INSTRUCTIONS TO FOLLOW: Exactly the lines from the opening of the records through the line containing "bpy.context.scene.collection.objects.link(lamp)" should be copied, with both included.

— start of RECORDS PROVIDED —

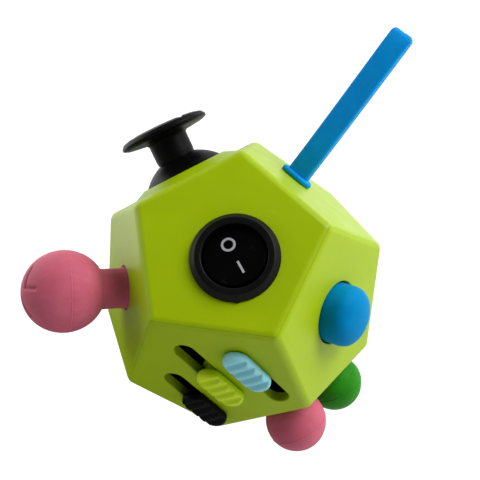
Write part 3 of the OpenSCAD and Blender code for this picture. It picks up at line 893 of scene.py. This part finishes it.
def area(name, azimuth, elevation, distance, size, power, aim=(0, 0, 0.025)):
    a, e = radians(azimuth), radians(elevation)
    way = Vector((cos(e) * cos(a), cos(e) * sin(a), sin(e)))
    data = bpy.data.lights.new(name, "AREA")
    data.shape = "DISK"
    data.size = size
    data.energy = power
    lamp = bpy.data.objects.new(name, data)
    facing = way.to_track_quat("Z", "Y").to_matrix().to_4x4()
    lamp.matrix_world = Matrix.Translation(Vector(aim) + way * distance) @ facing
    bpy.context.scene.collection.objects.link(lamp)


area("key", 44, 35, 0.6, 0.35, 3.1)
area("left", 165, 5, 0.45, 0.3, 0.8)

BRIGHT_SIDE = (cos(radians(20)), sin(radians(20)), 0)
SKY_LEVELS = (0.8, 1.3)


def make_world():
    world = bpy.data.worlds.new("studio")
    world.use_nodes = True
    t = world.node_tree
    coord = t.nodes.new("ShaderNodeTexCoord")
    split = t.nodes.new("ShaderNodeSeparateXYZ")
    ramp = t.nodes.new("ShaderNodeValToRGB")
    t.links.new(coord.outputs["Generated"], split.inputs[0])
    t.links.new(split.outputs["Z"], ramp.inputs[0])
    t.links.new(ramp.outputs[0], t.nodes["Background"].inputs["Color"])
    ramp.color_ramp.elements[0].position = 0.0
    ramp.color_ramp.elements[0].color = (1, 1, 1, 1)
    ramp.color_ramp.elements[1].position = 0.95
    ramp.color_ramp.elements[1].color = (0.015, 0.015, 0.016, 1)
    mid = ramp.color_ramp.elements.new(0.5)
    mid.color = (0.55, 0.55, 0.56, 1)
    side = t.nodes.new("ShaderNodeVectorMath")
    side.operation = "DOT_PRODUCT"
    side.inputs[1].default_value = BRIGHT_SIDE
    t.links.new(coord.outputs["Generated"], side.inputs[0])
    level = t.nodes.new("ShaderNodeMapRange")
    for i, v in enumerate((-1, 1, *SKY_LEVELS)):
        level.inputs[i + 1].default_value = v
    t.links.new(side.outputs["Value"], level.inputs[0])
    t.links.new(level.outputs[0], t.nodes["Background"].inputs["Strength"])
    bpy.context.scene.world = world


make_world()

# The floor's painted shade and painted glow, in metres in the row frame.
SHADE_AT = (-0.034, -0.046, 0)
SHADE_IN, SHADE_OUT = 0.036, 0.085
FLOOR_REFLECTED_GLOW = 1.4
LEFT_FULL, LEFT_NONE = -0.078, -0.038
NEAR_NONE, NEAR_FULL = -0.018, 0.01
FLOOR_RIGHT_GLOW = 0.45
RIGHT_NONE, RIGHT_FULL = -0.035, 0.035
CAMERA_WHITE = 1.15


def make_floor():
    """White paper: burnt out where it is seen; for other rays it has a painted shade under the toy's lower left, and
    painted glow at its left (glossy rays only) and at its right.
    """
    bm = bmesh.new()
    lathe(bm, [(0, -0.02), (30, -0.02), (300, -0.02), (3000, -0.02)], 64)
    floor = to_object("floor", bm, Matrix.Scale(0.001, 4))
    n = Nodes("paper_floor")
    away = n.add("ShaderNodeVectorMath", operation="DISTANCE")
    n.link(n.place, away.inputs[0])
    away.inputs[1].default_value = SHADE_AT
    # painted shade: round SHADE_AT the paper goes from near black to white between SHADE_IN and SHADE_OUT, a shadow
    # painted under the toy's lower left; camera rays see only white
    beyond_painted_shade = n.mapped(away.outputs["Value"], SHADE_IN, SHADE_OUT, 0.0, 1.0)
    path = n.add("ShaderNodeLightPath")
    paper_with_painted_shade = n.mix(beyond_painted_shade, (0.05, 0.05, 0.05, 1), (0.88, 0.88, 0.88, 1))
    n.link(n.mix(path.outputs["Is Camera Ray"], paper_with_painted_shade, (0, 0, 0, 1)), n.shader.inputs["Base Color"])
    n.shader.inputs["Roughness"].default_value = 0.9
    n.shader.inputs["Specular IOR Level"].default_value = 0.0
    n.shader.inputs["Emission Color"].default_value = (1, 1, 1, 1)
    split = n.add("ShaderNodeSeparateXYZ")
    n.link(n.place, split.inputs[0])
    # painted reflection: a strip of floor at the left glows, seen only in glossy rays, so the toy's left faces reflect
    # a bright floor
    left = n.mapped(split.outputs["X"], LEFT_FULL, LEFT_NONE, FLOOR_REFLECTED_GLOW, 0.0)
    left = n.maths("MULTIPLY", left, n.mapped(split.outputs["Y"], NEAR_NONE, NEAR_FULL, 0.0, 1.0))
    painted_reflection = n.maths("MULTIPLY", path.outputs["Is Glossy Ray"], left)
    # painted light: the floor's right side glows, lighting the toy's lower faces from below; camera rays see only the
    # white
    right = n.mapped(split.outputs["X"], RIGHT_NONE, RIGHT_FULL, 0.0, FLOOR_RIGHT_GLOW)
    painted_floor_glow = n.maths("MAXIMUM", painted_reflection, right)
    seen = n.maths("MULTIPLY", path.outputs["Is Camera Ray"], CAMERA_WHITE)
    n.link(n.maths("MAXIMUM", seen, painted_floor_glow), n.shader.inputs["Emission Strength"])
    floor.data.materials.append(n.material)


make_floor()
bpy.context.scene.view_settings.view_transform = "Standard"
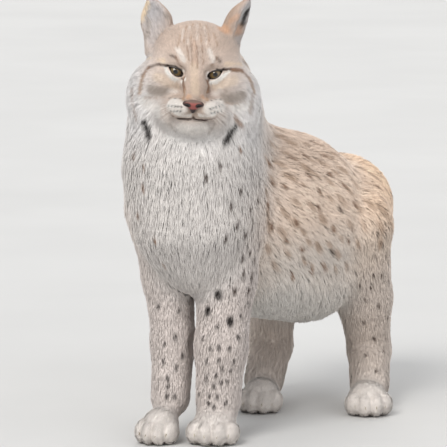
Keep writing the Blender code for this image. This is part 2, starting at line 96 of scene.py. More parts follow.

— end of RECORDS PROVIDED —

COMPLETED TASK:
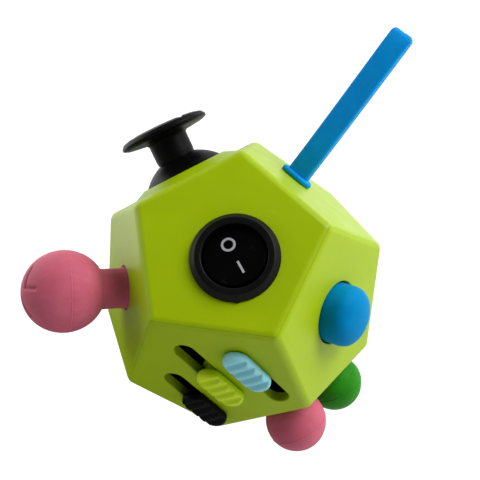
Write part 3 of the OpenSCAD and Blender code for this picture. It picks up at line 893 of scene.py. This part finishes it.
def area(name, azimuth, elevation, distance, size, power, aim=(0, 0, 0.025)):
    a, e = radians(azimuth), radians(elevation)
    way = Vector((cos(e) * cos(a), cos(e) * sin(a), sin(e)))
    data = bpy.data.lights.new(name, "AREA")
    data.shape = "DISK"
    data.size = size
    data.energy = power
    lamp = bpy.data.objects.new(name, data)
    facing = way.to_track_quat("Z", "Y").to_matrix().to_4x4()
    lamp.matrix_world = Matrix.Translation(Vector(aim) + way * distance) @ facing
    bpy.context.scene.collection.objects.link(lamp)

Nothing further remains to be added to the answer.